What this MCCB brings to a panel
The Siemens 3VA1132-4EF36-0DA0 is a SENTRON molded case circuit breaker built for line protection — meaning it sits upstream protecting a feeder or a distribution bus, not a specific motor or load. Rated 32 A continuous at 40 °C, it holds that rating all the way up to 50 °C before it starts to taper (31 A at 55 °C, 30 A at 70 °C), so in a warm enclosure you lose very little headroom. The 121 kA interrupting rating at 240 V AC is what catches the eye — that's a serious SCCR for a 32 A frame, which gives you selectivity headroom downstream without needing a current-limiting fuse ahead of it. It's a 3-pole unit with an undervoltage release (UVR) built in, so if your control voltage drops, the breaker trips — common on safety circuits or emergency-stop chains where a loss of control power should kill the feeder.
Interrupting ratings across voltages
This MCCB's interrupting capacity is voltage-sensitive, as you'd expect. At 415 V it's rated 75.6 kA, at 440 V it drops to 52.5 kA, and at 500 V and 690 V it holds at 11.9 kA. If your distribution runs at 400 V class (common for industrial panels outside North America), that 75.6 kA at 415 V gives you a comfortable margin over most 400 V fault currents. Insulation voltage is rated 800 V, so the breaker itself can live in a 690 V panel — the interrupting number at that voltage is the limiting factor, not the insulation.
Physical fit and panel integration
Dimensions are 130 mm tall, 76.2 mm wide, 70 mm deep — a standard SENTRON 3VA frame size for a 32 A 3-pole. It snaps onto DIN rail (the 3VA series uses the same mounting footprint as earlier 3VL breakers in many cases), so swapping into an existing panel that was laid out for a 3VA or 3VL of similar rating should work without drilling new holes. The undervoltage release is factory-integrated, not a field-addon kit, so you don't lose the side space for auxiliary contacts — worth noting if the panel is tight.

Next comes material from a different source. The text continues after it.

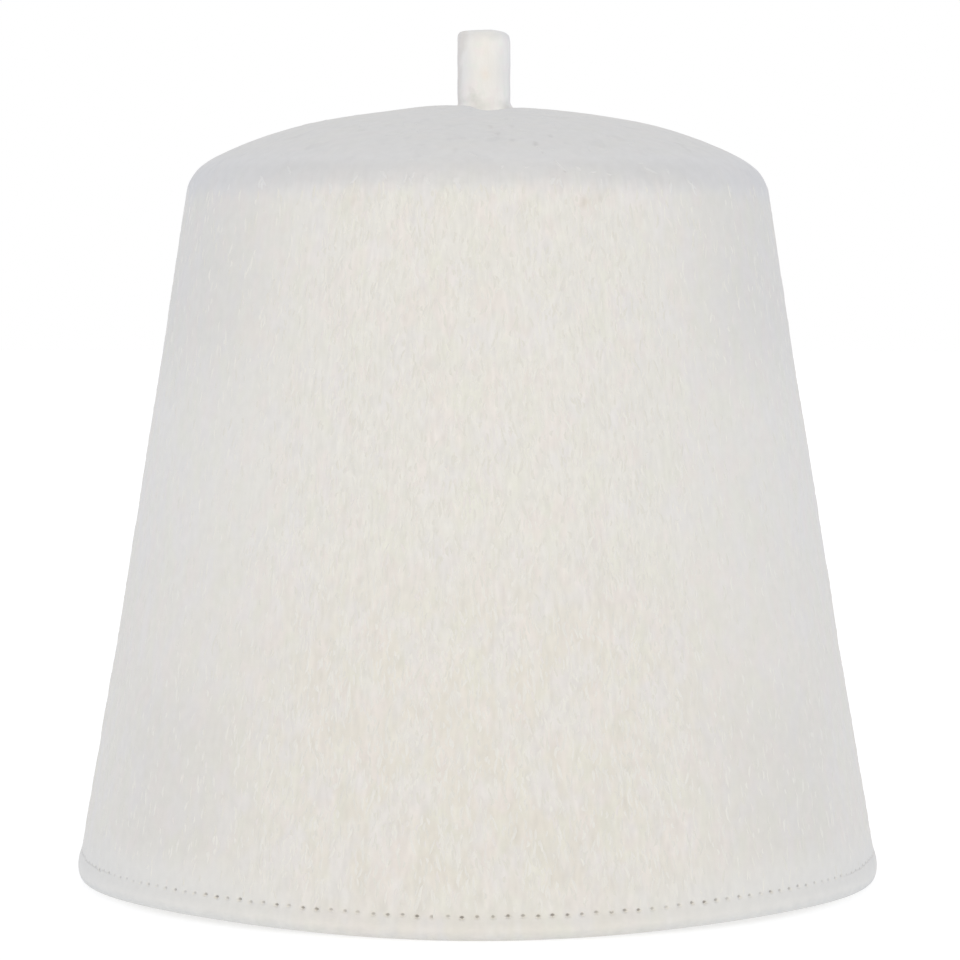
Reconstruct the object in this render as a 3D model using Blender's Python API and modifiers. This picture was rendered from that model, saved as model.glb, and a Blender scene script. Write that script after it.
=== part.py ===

What the TM240 overcurrent release means
The overcurrent release is a TM240 — thermal-magnetic, fixed thermal rating at 32 A (the TM240 designation means the thermal element is set for a 32 A frame), with a magnetic trip that's adjustable. Thermal-magnetic means it handles overloads (slow, heat-based) and short circuits (fast, magnetic) in one package. No electronic trip unit here, so no adjustable long-time or short-time pickup curves — it's simpler and more rugged, which suits line protection where you want a fixed thermal characteristic and a magnetic trip that clears faults fast.